Renzi, la solitudine
può essergli fatale

Galeotto fu Facebook. È stato con un post dedicato ai migranti che Matteo Renzi ha segnato la sua ultima disavventura sui social network. Ha scritto, o meglio: gli hanno scritto, che «i migranti vanno aiutati a casa loro». E naturalmente su una frase del genere, di chiaro sapore leghista, è venuto giù il mondo: tutti gli avversari hanno sparato alzo zero contro la (presunta) svolta a destra del segretario del Pd. In realtà, la frase sintetizzava brutalmente, come è tipico dei social, una linea politica che il governo Renzi e quello Gentiloni da anni hanno seguito coerentemente, a partire dalla presentazione del piano «Migration compact» che resta ancora oggi l’unico documento della Ue che delinei una politica organica nei confronti dell’Africa per fermare il selvaggio processo di fuga.

Ma appunto, la sintesi dei 140 caratteri di Twitter e poi di Facebook, così utile alla propaganda più grossolana, poco si adatta alle politiche complesse, e così il post di Facebook si è rivelato per Renzi un clamoroso autogoal, persino doppio dal momento che – di fronte alle reazioni critiche – qualcuno ha ordinato di cancellare il testo dalla bacheca di Renzi.

Nel frattempo al G20, Paolo Gentiloni molto più accortamente dei consulenti di Renzi, ha detto la stessa cosa senza suscitare però la medesima indignazione: «La nostra accoglienza non può essere senza limiti». Che è la stessa cosa ma espressa in modo più morbido, una abilità che sta facendo apprezzare l’attuale presidente del Consiglio. Ma, aldilà dei toni, l’Italia, il suo governo, il partito che sostiene il governo ed esprime il premier, il segretario di quel partito, si ritrovano in una situazione di vero imbarazzo: l’Europa ci concede ben poco, l’Italia resta sola in Europa ad affrontare l’emergenza migranti, le nostre minacce di ritorsione per i partners riottosi hanno fatto il rumore di un tappo di spumante. Nel frattempo le nostre elezioni si avvicinano,tutti gli avversari del Pd si sistemano a destra su posizioni rigide in materia di immigrazione, e si preparano a far pagare a Renzi il conto del continuo arrivo di barconi sulle nostre coste. Senza che la contemporanea discussione sullo ius soli abbia conquistato ai democratici un po’ di consenso a sinistra, anzi.
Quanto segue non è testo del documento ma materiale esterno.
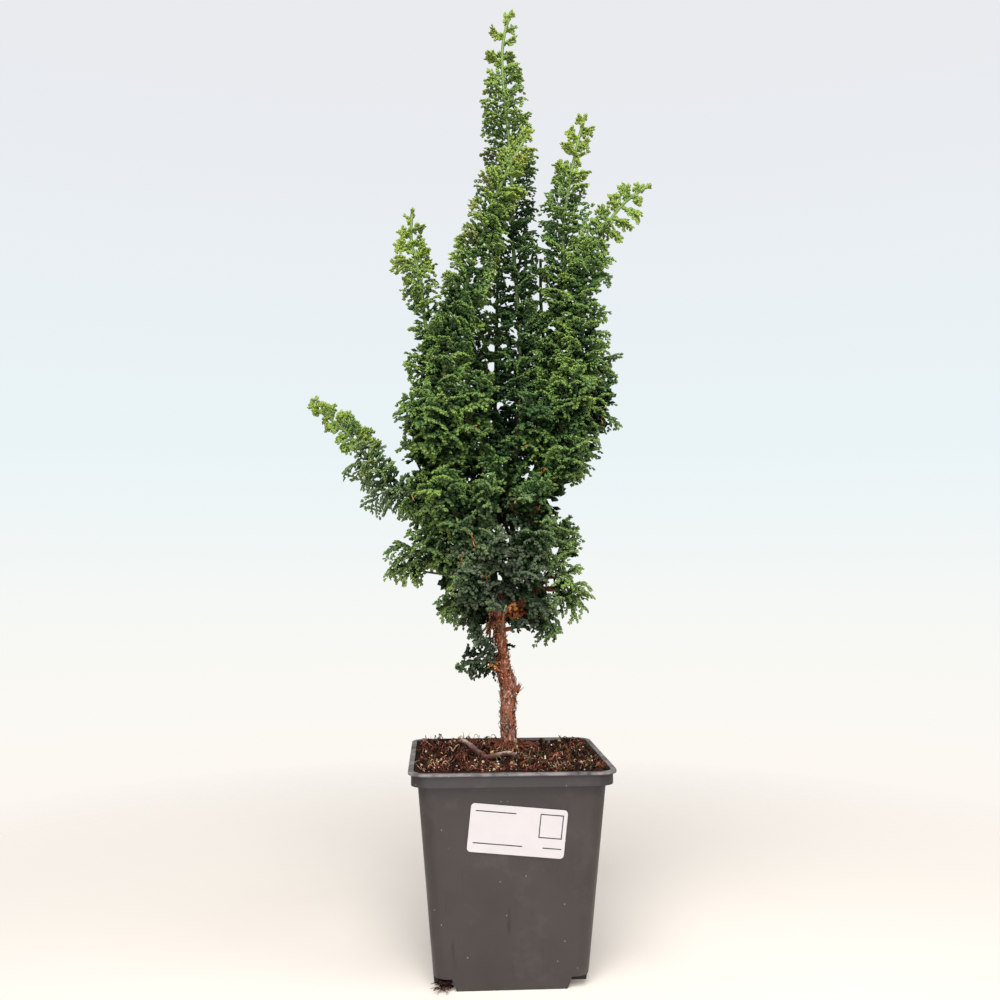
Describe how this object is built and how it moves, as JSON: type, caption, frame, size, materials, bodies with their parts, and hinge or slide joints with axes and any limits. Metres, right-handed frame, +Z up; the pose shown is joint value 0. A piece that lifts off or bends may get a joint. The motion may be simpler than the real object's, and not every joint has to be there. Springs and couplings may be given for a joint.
{
  "type": "potted bonsai conifer",
  "caption": "Small hinoki cypress bonsai with upright flame-shaped shoots on a thin bare trunk, planted in a square black plastic nursery pot.",
  "frame": {"origin": "middle of the pot's foot, on the surface that the pot stands on", "axes": "+Z up along the tree, -Y towards the pot's labelled front, +X to the right as the front is faced"},
  "size_m": [0.1981, 0.1137, 0.5551],
  "materials": {
    "pot_plastic": "matte, dusty and scuffed",
    "label_paper": "matte paper",
    "soil": "loose, fibrous peat",
    "root_bark": "rough bark",
    "bark": "rough, flaking bark",
    "foliage": "waxy scale leaves"
  },
  "bodies": {
    "root": {"branch_low_left": "foliage", "label": "label_paper", "leader_back": "foliage", "leader_back_centre": "foliage", "leader_back_right": "foliage", "leader_centre": "foliage", "leader_front": "foliage", "leader_left": "foliage", "leader_outer_right": "foliage", "leader_right": "foliage", "pot": "pot_plastic", "soil": "soil", "spray_back_1": "foliage", "spray_back_10": "foliage", "spray_back_2": "foliage", "spray_back_3": "foliage", "spray_back_4": "foliage", "spray_back_5": "foliage", "spray_back_6": "foliage", "spray_back_7": "foliage", "spray_back_8": "foliage", "spray_back_9": "foliage", "spray_front_1": "foliage", "spray_front_10": "foliage", "spray_front_11": "foliage", "spray_front_12": "foliage", "spray_front_13": "foliage", "spray_front_14": "foliage", "spray_front_2": "foliage", "spray_front_3": "foliage", "spray_front_4": "foliage", "spray_front_5": "foliage", "spray_front_6": "foliage", "spray_front_7": "foliage", "spray_front_8": "foliage", "spray_front_9": "foliage", "spray_hanging_left": "foliage", "spray_left_1": "foliage", "spray_left_2": "foliage", "spray_left_3": "foliage", "spray_left_4": "foliage", "spray_left_5": "foliage", "spray_left_6": "foliage", "spray_left_7": "foliage", "spray_low_back": "foliage", "spray_low_left": "foliage", "spray_middle_1": "foliage", "spray_middle_2": "foliage", "spray_right_1": "foliage", "spray_right_2": "foliage", "spray_right_3": "foliage", "spray_right_4": "foliage", "spray_right_5": "foliage", "spray_right_6": "foliage", "spray_right_7": "foliage", "spray_right_8": "foliage", "spray_right_9": "foliage", "surface_root": "root_bark", "trunk_and_limbs": "bark"}
  },
  "joints": []
}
Fosse questo, l’unico fronte che Renzi deve presidiare: c’è anche quello delle alleanze future con le altre forze della sinistra. Alleanze verso le quali un capo-corrente di peso come il ministro dei Beni Culturali Dario Franceschini e un leader dell’opposizione come il Guardasigilli Andrea Orlando spingono Renzi a darsi da fare. Peccato che tutti i potenziali alleati del Pd vogliano, come contropartita, la testa del segretario su un piatto d’argento, condizione che naturalmente Matteo non ha alcuna intenzione di soddisfare.
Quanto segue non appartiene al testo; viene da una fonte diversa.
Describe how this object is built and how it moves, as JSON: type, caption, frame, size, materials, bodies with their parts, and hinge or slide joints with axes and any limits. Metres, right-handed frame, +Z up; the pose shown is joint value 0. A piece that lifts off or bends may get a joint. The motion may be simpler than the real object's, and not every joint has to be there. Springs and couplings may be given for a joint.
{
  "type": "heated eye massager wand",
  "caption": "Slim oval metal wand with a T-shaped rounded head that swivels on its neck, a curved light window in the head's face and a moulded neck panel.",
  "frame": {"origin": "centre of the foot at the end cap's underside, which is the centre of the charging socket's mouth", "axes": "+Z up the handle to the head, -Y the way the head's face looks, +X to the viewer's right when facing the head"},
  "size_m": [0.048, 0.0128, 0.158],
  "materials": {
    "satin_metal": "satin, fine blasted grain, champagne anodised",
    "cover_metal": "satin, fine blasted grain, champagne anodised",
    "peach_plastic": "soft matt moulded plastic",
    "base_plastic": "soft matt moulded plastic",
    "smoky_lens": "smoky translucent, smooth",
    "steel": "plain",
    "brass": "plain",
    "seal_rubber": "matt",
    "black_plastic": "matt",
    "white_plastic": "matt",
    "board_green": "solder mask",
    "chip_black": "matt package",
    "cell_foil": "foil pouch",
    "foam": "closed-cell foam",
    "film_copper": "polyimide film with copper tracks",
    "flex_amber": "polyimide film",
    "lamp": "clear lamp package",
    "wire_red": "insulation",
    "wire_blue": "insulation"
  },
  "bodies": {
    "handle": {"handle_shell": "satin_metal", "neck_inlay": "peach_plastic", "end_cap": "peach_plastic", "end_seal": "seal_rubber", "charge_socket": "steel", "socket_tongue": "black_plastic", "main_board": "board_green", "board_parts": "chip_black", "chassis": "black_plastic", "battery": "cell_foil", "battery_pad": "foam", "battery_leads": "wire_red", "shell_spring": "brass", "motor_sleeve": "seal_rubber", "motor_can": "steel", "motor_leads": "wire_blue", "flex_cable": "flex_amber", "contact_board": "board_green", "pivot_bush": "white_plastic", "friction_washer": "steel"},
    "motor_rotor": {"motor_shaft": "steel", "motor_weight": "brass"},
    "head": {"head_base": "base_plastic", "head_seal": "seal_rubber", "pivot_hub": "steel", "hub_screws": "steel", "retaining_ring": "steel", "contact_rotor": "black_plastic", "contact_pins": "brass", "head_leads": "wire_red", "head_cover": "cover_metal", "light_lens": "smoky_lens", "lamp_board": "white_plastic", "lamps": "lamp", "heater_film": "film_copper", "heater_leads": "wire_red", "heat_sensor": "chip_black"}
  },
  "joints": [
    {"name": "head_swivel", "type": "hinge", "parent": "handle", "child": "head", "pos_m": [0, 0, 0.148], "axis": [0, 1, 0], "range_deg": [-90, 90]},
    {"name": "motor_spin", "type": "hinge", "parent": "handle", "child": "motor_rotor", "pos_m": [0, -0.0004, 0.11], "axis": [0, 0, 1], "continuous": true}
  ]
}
Insomma, più passano i giorni e più Renzi, pur forte di milioni di voti alle ultime primarie di partito, si trova stretto in un vicolo senza uscite, col rischio di subire l’imboscata dei nemici e degli «amici», pronti al cesaricidio anche a rischio di perdere le elezioni e consegnare il governo a Grillo o a Berlusconi.

Come farà Renzi a svincolarsi da queste insidie, sia politiche che programmatiche? La sua intenzione è di fare un lungo giro in Italia per riconquistare il rapporto sentimentale col suo popolo che, dalla sconfitta del referendum in poi, è sembrato svanire. Ma non sarà facile, e lui è il primo ad essere consapevole. Renzi ha fatto in passato della solitudine la sua condizione di forza, oggi però potrebbe essere, al contrario, la condanna alla sconfitta elettorale e politica.